FDDが普及する前は、カセットデッキをとおして、カセットテープに記録をしていた時代もあります。
︵前段の写真に写っているカセットは、音楽データではなく、パソコンPC-8001のデータです︶
その中にはきっと貴重なデータもあることでしょう。
きちんとした形で後継の記憶装置に引き継いで保存管理がされていればいいのですが、そのようなことが為されておらず、埋もれたまま忘れ去られてしまうデータも多いことが推測されます。
リムーバル記憶装置は、時代と共に、大容量化が進んできました。
しかし、良い点ばかりではなく、欠点もあります。
それは主に
︵1︶メディアの耐久年数が長いとは限らず、しかも外見から劣化を見分けることができない 。
︵2︶リムーバル記憶装置の製品サイクルが短くなってきている。
ということです。
現代社会は情報化社会です。
私たちはかつてないほどの情報の洪水にさらされています。
リムーバル記憶装置の保存容量も飛躍的に増大し、1T︵テラ︶....1G︵ギガ)の1000倍......1M︵メガ︶の1000×1000倍.........1K(キロ︶の1000×1000×1000倍の記憶装置を日常的に使うようになりつつあります。
8インチFDDに入ったデータ約100万枚分のデータ量が一つのハードディスクに入ってしまうのです。

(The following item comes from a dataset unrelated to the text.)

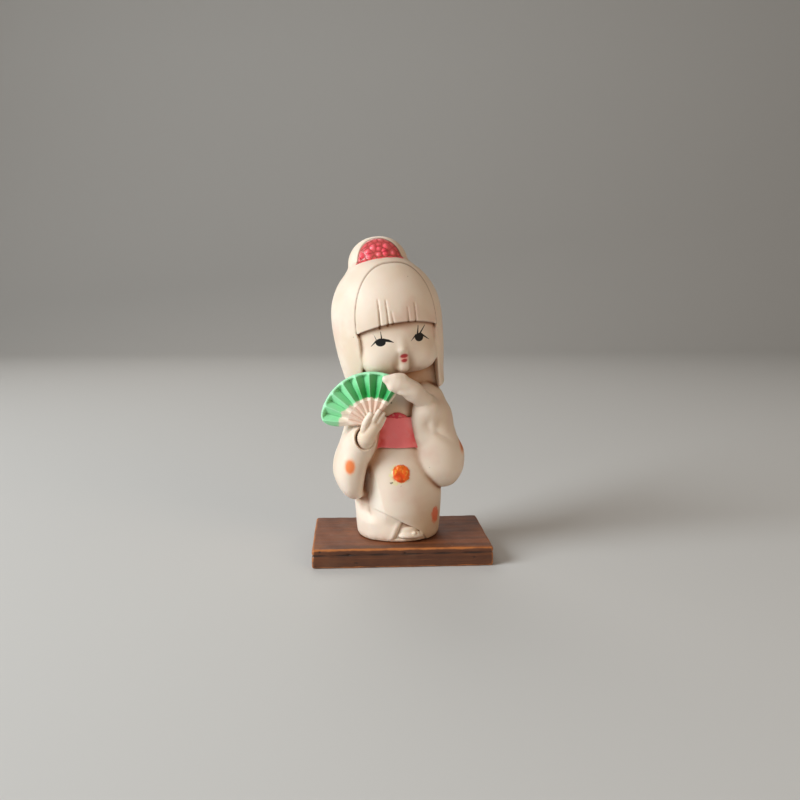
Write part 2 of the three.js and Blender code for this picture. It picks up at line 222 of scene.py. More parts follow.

しかし、それを記録しているメディアは、いかにも心もとない。
図 主な記憶メディアの寿命
この図ように、皮肉にも最近のメディアほど媒体自体の寿命は短くなってしまっています。
さらに、紙、マイクロフィルム、カラーフィルムのようなアナログデータは、その冗長性によって、劣化が進んでも復元をすることが可能︵図の水色の部分︶なのですが、デジタルデータの場合は、劣化によって一気に読み出し不可能になってしまいます。
デジタルデータはデータそのものは劣化しないデータではありますが、それは、きちんとデータが引き継がれる環境になければ、まったく意味の無いものになるのです。
メディアの大容量化が進むに連れて、無埋もれたまま忘れ去られてしまうデータも当然膨大な量になることでしょう。
私たちは、紀元前の人類の営みを、遺跡から知る事ができます。
それは石や骨や粘土板に刻まれた文字かもしれないし、木や紙に書かれた筆文字かもしれない。
このようなアナログのデータは、それ自体のもつ冗長性という特徴から、相当劣化していて、例えばボロボロの木簡であっても、穴だらけの和紙であっても、脱落したデータの復元にはかなりの可能性が残されています。
しかし、現在用いられている記憶メディアはどうでしょうか。
土の中に埋もれていた8インチFDDが1000年に発掘されたとして、そのデータが読み出される可能性は、どんなに科学技術が発達していたとしても﹁ゼロ﹂に限りなく近いはずです。
︵それどころか、現在においてすら読み出すことは相当困難であるということは冒頭に述べたとおりです︶
私たちは、多くのデータを保有するようになりました。
文書、テキストデータに限らず、写真、ビデオ、その他文化的価値の高い遺産は膨大な量に及びます。
文化的価値はなくても、それぞれの個人にとってかけがえのないデータというものもあります。
ただ、情報の洪水に流されるまま、何も対策をせずにいた場合には、ふと気づいた時にはもう遅い。
私たちの周りには既に読み取る事の出来なくなた無価値の記憶メディアの残骸が倉庫に眠るだけ、未来の人類に残される遺産は、情報・価値の欠落したハードウエアだけになってしまうことでしょう。
そうならないように心がけるべきことは、各個人レベルでは
︵1︶本当に大切なデータは、保存性の高い中性紙などに適宜印刷して別途ファイリングする。
︵2︶情報の整理を定期的に行う。
︵3︶数種類の記憶装置でデータをバックアップする。
︵4︶リムーバル記憶装置のシェア・動向に着目し、時間に余裕を持たせた上で次世代のリムーバル記憶装置にデータを引き継ぐ。
というようなことが大切です。
さらに、政府や研究機関においては、多少記憶容量が少なくても、紙や粘土板に匹敵するような耐久性と冗長性をもつ記憶装置やメディアを開発して、私たちの知的活動の記録を後世に着実に受継ぐ手段を是非確立して欲しいものです。